Ausschluss, sonder nur die Bestätigung für seine Befürchtung. Jessie litt an einem weiteren genetischen Defekt, nämlich an

einer degenerativen Myelopathie (DM). Dies ist eine schwere neurodegenerative, also nervenzerstörende Erkrankung, die sich

zuerst durch unkoordinierte Bewegungen der Hinterhand, eine falsche Eigenwahrnehmung und gestörte Reflexe zeigt. Im

späteren Verlauf weitet sie sich auch auf die vorderen Gliedmaßen aus. Das heißt also, dass der Hund eine von hinten

beginnende Lähmung entwickelt, die sich auf ihrem Weg nach vorne nicht aufhalten lässt. So etwas zu hören, ist schrecklich. Als

Mensch damit umgehen zu müssen, den normalen Alltag zu bewältigen, ist für viele Leute sicherlich nicht machbar. Eine solchen

Diagnose bedeutet für viele betroffene Hunde das Ende.

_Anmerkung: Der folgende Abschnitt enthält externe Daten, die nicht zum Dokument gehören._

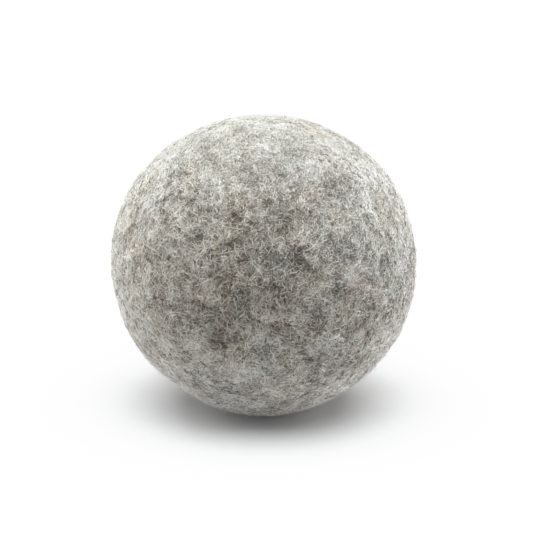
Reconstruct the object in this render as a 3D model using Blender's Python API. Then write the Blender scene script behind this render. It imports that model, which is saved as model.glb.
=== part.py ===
"""A solid wool dryer ball: a wad of scrap wool wrapped in three felted layers.

Each layer is two batts of carded wool, laid on from opposite sides. The layers cross each other: the
first is split left and right, the second front and back, the third top and bottom. A batt's rim is
feathered, and the other batt's rim laps over it. The ball stands on a small flat that its own weight
presses into the felt. The origin is the middle of that flat, +Z is up and -Y is the front.
"""

import math

import bmesh
import bpy
from mathutils import Matrix, Vector, noise

# Driving dimensions, in metres.
BALL_RADIUS = 0.0353
FLAT_RADIUS = 0.0095
CORE_RADIUS = 0.0135
GAP = 0.0003

# How far a scarf joint runs along its layer's axis for each metre across the layer.
SCARF_SLOPE = 1.0

# The broad swells and flats that rolling by hand leaves, as the direction each one faces, its height
# (negative for a flat) in metres and its spread in degrees. Azimuth 0 is +X and 90 is +Y.
SWELLS = (
    {"azimuth": 16, "elevation": 37, "height": 0.00040, "spread": 14},
    {"azimuth": 171, "elevation": 23, "height": 0.00058, "spread": 17},
    {"azimuth": 90, "elevation": 70, "height": -0.00045, "spread": 24},
    {"azimuth": -175, "elevation": -14, "height": -0.00030, "spread": 8},
    {"azimuth": -152, "elevation": -52, "height": -0.00085, "spread": 12},
    {"azimuth": -26, "elevation": -50, "height": -0.00050, "spread": 14},
    {"azimuth": -7, "elevation": -19, "height": 0.00042, "spread": 14},
    {"azimuth": -70, "elevation": 20, "height": 0.00035, "spread": 18},
    {"azimuth": 60, "elevation": 5, "height": -0.00040, "spread": 20},
    {"azimuth": 120, "elevation": -25, "height": 0.00040, "spread": 18},
)

# Small random unevenness over the whole ball: its height, and how many lumps fit across a radius.
LUMP_HEIGHT = 0.00022
LUMP_FREQUENCY = 2.3
LUMP_OFFSET = Vector((4.1, 7.7, 2.9))

# Each layer's name, the axis that its two batts meet across, what its low and high sides are called,
# the subdivisions of the icosphere that its outside starts from, and its colour.
LAYERS = (
    {
        "name": "inner_wrap",
        "axis": (1, 0, 0),
        "sides": ("left", "right"),
        "subdivisions": 4,
        "colour": (0.62, 0.60, 0.56),
    },
    {
        "name": "middle_wrap",
        "axis": (0, 1, 0),
        "sides": ("front", "back"),
        "subdivisions": 4,
        "colour": (0.46, 0.44, 0.41),
    },
    {
        "name": "outer_wrap",
        "axis": (0, 0, 1),
        "sides": ("bottom", "top"),
        "subdivisions": 5,
        "colour": (0.36, 0.34, 0.31),
    },
)
CORE_SUBDIVISIONS = 3
CORE_COLOUR = (0.24, 0.22, 0.20)
CONE_SEGMENTS = 48
WOOL_ROUGHNESS = 0.95

FLAT_DEPTH = BALL_RADIUS - math.sqrt(BALL_RADIUS**2 - FLAT_RADIUS**2)
LAYER_THICKNESS = (BALL_RADIUS - CORE_RADIUS) / len(LAYERS)


def clear_scene():
    for obj in list(bpy.data.objects):
        bpy.data.objects.remove(obj, do_unlink=True)


def new_collection(name):
    collection = bpy.data.collections.new(name)
    bpy.context.scene.collection.children.link(collection)
    return collection


def wool_material(name, colour):
    material = bpy.data.materials.new(name)
    material.use_nodes = True
    shader = material.node_tree.nodes["Principled BSDF"]
    shader.inputs["Base Color"].default_value = (*colour, 1.0)
    shader.inputs["Roughness"].default_value = WOOL_ROUGHNESS
    shader.inputs["Metallic"].default_value = 0.0
    material.diffuse_color = (*colour, 1.0)
    return material


def facing(azimuth, elevation):
    """The unit vector at an azimuth and elevation in degrees."""
    across = math.cos(math.radians(elevation))
    return Vector(
        (
            across * math.cos(math.radians(azimuth)),
            across * math.sin(math.radians(azimuth)),
            math.sin(math.radians(elevation)),
        )
    )


def unevenness(direction):
    """How far the felt stands out of a true sphere in this direction, at the ball's own radius."""
    height = LUMP_HEIGHT * noise.noise(direction * LUMP_FREQUENCY + LUMP_OFFSET)
    for swell in SWELLS:
        away = math.degrees(direction.angle(facing(swell["azimuth"], swell["elevation"])))
        height += swell["height"] * math.exp(-((away / swell["spread"]) ** 2) / 2)
    return height


def wool_sphere(name, radius, subdivisions, collection):
    """An icosphere with the ball's unevenness, scaled down with its radius."""
    mesh = bpy.data.meshes.new(name)
    shape = bmesh.new()
    bmesh.ops.create_icosphere(shape, subdivisions=subdivisions, radius=1.0)
    for vertex in shape.verts:
        direction = vertex.co.normalized()
        vertex.co = direction * radius * (1 + unevenness(direction) / BALL_RADIUS)
    shape.to_mesh(mesh)
    shape.free()
    mesh.shade_smooth()
    obj = bpy.data.objects.new(name, mesh)
    collection.objects.link(obj)
    return obj


def centre_on_flat(obj):
    """Where the ball's centre goes so that its box is centred over the origin and its flat is at z = 0."""
    corners = [Vector(corner) for corner in obj.bound_box]
    low = Vector(map(min, zip(*corners)))
    high = Vector(map(max, zip(*corners)))
    middle = (low + high) / 2
    return Vector((-middle.x, -middle.y, BALL_RADIUS - FLAT_DEPTH))


def add_cutter(obj):
    obj.hide_render = True
    obj.display_type = "WIRE"
    return obj


def scarf_cone(name, layer_middle, shift, axis, centre, collection):
    """A cone frustum whose slant is the joint between a layer's two batts. It covers the low side.

    Its narrow end is where the slant passes nearest to the centre, which is inside the layer's hollow.
    """
    reach = 2 * BALL_RADIUS
    top = layer_middle * SCARF_SLOPE / (1 + SCARF_SLOPE**2)
    mesh = bpy.data.meshes.new(name)
    shape = bmesh.new()
    bmesh.ops.create_cone(
        shape,
        cap_ends=True,
        segments=CONE_SEGMENTS,
        radius1=layer_middle + reach / SCARF_SLOPE,
        radius2=layer_middle - top / SCARF_SLOPE,
        depth=reach + top,
        matrix=Matrix.Translation((0, 0, (top - reach) / 2 + shift)),
    )
    shape.to_mesh(mesh)
    shape.free()
    obj = bpy.data.objects.new(name, mesh)
    collection.objects.link(obj)
    obj.rotation_euler = Vector((0, 0, 1)).rotation_difference(axis).to_euler()
    obj.location = centre
    return add_cutter(obj)


def floor_block(collection):
    """A block whose top is the plane that the ball stands on."""
    side = 4 * BALL_RADIUS
    mesh = bpy.data.meshes.new("floor_block")
    shape = bmesh.new()
    bmesh.ops.create_cube(shape, size=side, matrix=Matrix.Translation((0, 0, -side / 2)))
    shape.to_mesh(mesh)
    shape.free()
    obj = bpy.data.objects.new("floor_block", mesh)
    collection.objects.link(obj)
    return add_cutter(obj)


def cut(obj, cutter, operation):
    modifier = obj.modifiers.new(cutter.name, "BOOLEAN")
    modifier.operation = operation
    modifier.solver = "EXACT"
    modifier.object = cutter


def wrap_layer(layer, inside, outside, hollow_subdivisions, centre, parts, cutters):
    """Two batts that fill the space from the inside radius to the outside one, scarfed together.

    The hollow has the same facets as the surface that it goes round, so the gap between them is even.
    """
    name = layer["name"]
    hollow = add_cutter(wool_sphere(name + "_hollow", inside, hollow_subdivisions, cutters))
    hollow.location = centre
    axis = Vector(layer["axis"])
    middle = (inside + outside) / 2
    clearance = GAP * math.sqrt(1 + SCARF_SLOPE**2)
    low_joint = scarf_cone(name + "_low_joint", middle, 0.0, axis, centre, cutters)
    high_joint = scarf_cone(name + "_high_joint", middle, clearance, axis, centre, cutters)
    material = wool_material(name, layer["colour"])
    joints = ((low_joint, "INTERSECT"), (high_joint, "DIFFERENCE"))
    for side, (joint, operation) in zip(layer["sides"], joints):
        batt = wool_sphere(f"{name}_{side}", outside, layer["subdivisions"], parts)
        batt.location = centre
        batt.data.materials.append(material)
        cut(batt, hollow, "DIFFERENCE")
        cut(batt, joint, operation)


def main():
    clear_scene()
    parts = new_collection("dryer_ball")
    cutters = new_collection("dryer_ball_cutters")
    outermost = LAYERS[-1]["subdivisions"]
    outline = add_cutter(wool_sphere("ball_outline", BALL_RADIUS, outermost, cutters))
    centre = centre_on_flat(outline)
    outline.location = centre

    core = wool_sphere("core_wad", CORE_RADIUS, CORE_SUBDIVISIONS, parts)
    core.location = centre
    core.data.materials.append(wool_material("core_wad", CORE_COLOUR))

    wrapped_radius = CORE_RADIUS
    wrapped_subdivisions = CORE_SUBDIVISIONS
    for layer in LAYERS:
        inside = wrapped_radius + GAP
        wrapped_radius += LAYER_THICKNESS
        wrap_layer(layer, inside, wrapped_radius, wrapped_subdivisions, centre, parts, cutters)
        wrapped_subdivisions = layer["subdivisions"]
    cut(parts.objects["outer_wrap_bottom"], floor_block(cutters), "DIFFERENCE")


main()
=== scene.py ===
"""The looks of the felted wool dryer ball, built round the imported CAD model.

Every layer of wool is remade here with a woolly surface. The outer layer is a dense felt skin with
thousands of curled fibres matted into it, a short fuzz, a thin halo of stray ends, and a few long pale
guard hairs. Sizes and places are in metres, and the origin and axes are the CAD model's.
"""

import itertools
import math

import bmesh
import bpy
import numpy as np
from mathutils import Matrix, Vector
from mathutils.bvhtree import BVHTree


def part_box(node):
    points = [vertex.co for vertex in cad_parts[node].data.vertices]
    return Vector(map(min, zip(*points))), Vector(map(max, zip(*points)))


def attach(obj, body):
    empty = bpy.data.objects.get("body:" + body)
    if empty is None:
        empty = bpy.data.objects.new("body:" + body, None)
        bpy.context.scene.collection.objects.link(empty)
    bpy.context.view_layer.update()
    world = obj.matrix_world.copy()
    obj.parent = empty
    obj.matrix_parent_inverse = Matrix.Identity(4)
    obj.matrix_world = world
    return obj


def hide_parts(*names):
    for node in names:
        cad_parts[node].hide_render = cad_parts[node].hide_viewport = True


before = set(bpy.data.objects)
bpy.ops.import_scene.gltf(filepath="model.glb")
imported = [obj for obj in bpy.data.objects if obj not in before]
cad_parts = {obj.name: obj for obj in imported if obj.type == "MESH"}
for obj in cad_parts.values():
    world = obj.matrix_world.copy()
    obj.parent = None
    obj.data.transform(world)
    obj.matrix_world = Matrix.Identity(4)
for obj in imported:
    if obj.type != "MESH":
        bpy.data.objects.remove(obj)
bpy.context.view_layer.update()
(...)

Jessie sah ihr weiteres Leben allerdings deutlich pragmatischer als es ein

Mensch je könnte. Ein Tier verbittert nicht an körperlichen Einschränkungen.

Als Kind kannte ich einen dreibeinigen Schäferhund, der einfach mit seiner

Behinderung lebte und steinalt wurde. Auch Jessie hatte keine Probleme, sich

fortzubewegen. Schmerzen hatte sie ja keine und wenn der Hintern mal zu

schwer wurde stand sie sich einfach wieder auf. Als das schwieriger wurde,

haben wir ihr einen Rolli beschafft, in den ihre hinteren Beine eingehängt

wurden. Anfangs stand sie dem Ding sehr skeptisch gegenüber, aber als sie

verstand, welche Möglichkeiten sie jetzt wieder hatte, war es sofort ihr

Lieblingssportgerät. Man darf nicht vergessen: Dieser Hund war organisch kerngesund, hatte wache Augen, roch alles, hörte

alles, sah alles, naschte für sein Leben gern und hätte am liebsten die Katze verjagt, die da auf der Wiese lief. Der Rolli erlaubte

uns, wieder Stöckchen und Bälle zu werfen und Jessie raste mit Volldampf in ihrem Roadster hinterher.

Ich weiß nicht mehr, wie oft wir uns gefragt haben, wann der richtige Zeitpunkt wäre. Der Zeitpunkt, an dem wir keine Lösung

mehr finden würden, wie wir bislang immer eine gefunden hatten. Eines Tages musste ich feststellen, dass es ihr beim Gassi

gehen schwer fiel, mit ihrem Gespann in Schwung zu kommen. Auch am folgenden Tag war es nicht besser. Sie wollte auf ihre

Hundecouch und ich half ihr dabei. Dann sah sie uns an, als wenn sie sagen wollte, „Leute, jetzt müsst ihr was tun“. Als ihr

langjähriger Tierarzt und seine Frau zu uns kam, begrüßte sie ihn, indem sie seine Hand abschleckte, legte sich dann hin und

schloss die Augen, als wenn sie schlafen würde. Ich habe noch nie einen Hund gesehen, der friedlich die Augen geschlossen

hatte, während er über die Regenbogenbrücke ging.

Der Tierarzt, seine Frau, unser Sohn und wir beide saßen mit Tränen in den Augen noch eine viertel Stunde zusammen und

Jessie lag wie schlafend auf ihrer Couch.